Nuestro viaje por Chile, del
que guardo muy buen recuerdo, fue espectacular, pero tuvimos agua como para
acabar con varias sequías seguidas. Aquella mañana, ya casi al final del viaje, no
fue una excepción.
Estábamos en Torres del Paine
camino del mirador cuernos, y la lluvia golpeaba los cristales del todoterreno
hasta el punto de hacerme enfadar, maldiciendo nuestra mala suerte. Por
fortuna, pareció remitir un poco y pudimos iniciar la caminata sin mojarnos.
La
vegetación es baja, adaptada a las inclemencias del viento, a la altitud y a
los fríos inviernos.
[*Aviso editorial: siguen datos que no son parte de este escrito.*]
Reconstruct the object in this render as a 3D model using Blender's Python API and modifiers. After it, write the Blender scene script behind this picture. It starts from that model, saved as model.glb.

Cualquiera diría que esto es un día de primavera.
Las montañas apenas si se
adivinaban tras las nubes.
Los lagos eran de plomo, sin luz del sol que poder
reflejar.
En Torres del Paine hay
caminatas para todos los gustos. Esta nuestra es corta y sencilla, al alcance
de cualquiera. Poco a poco, según íbamos avanzando, las nubes se iban
levantando, aunque fuera a regañadientes.
Después
de superar un pequeño repecho nos encontramos con esta visión.
Las nubes se apartaron lo justo como para que
pudiésemos disfrutar de los picos. El espectáculo es grandioso, y uno se siente
muy, muy pequeño ante tanta inmensidad.
En el camino de vuelta encontramos un par de
bandurrias que se pusieron a tiro de nuestros teleobjetivos.
Y antes de que nos diésemos cuenta, las nubes
habían reconquistado su reino, pero nosotros ya habíamos aprovechado nuestra
oportunidad, y nos llevábamos un tesoro en imágenes, en nuestras tarjetas y
retinas.
La ruta terminaba en el Salto Grande, que ya
habíamos visitado durante nuestra primera tarde.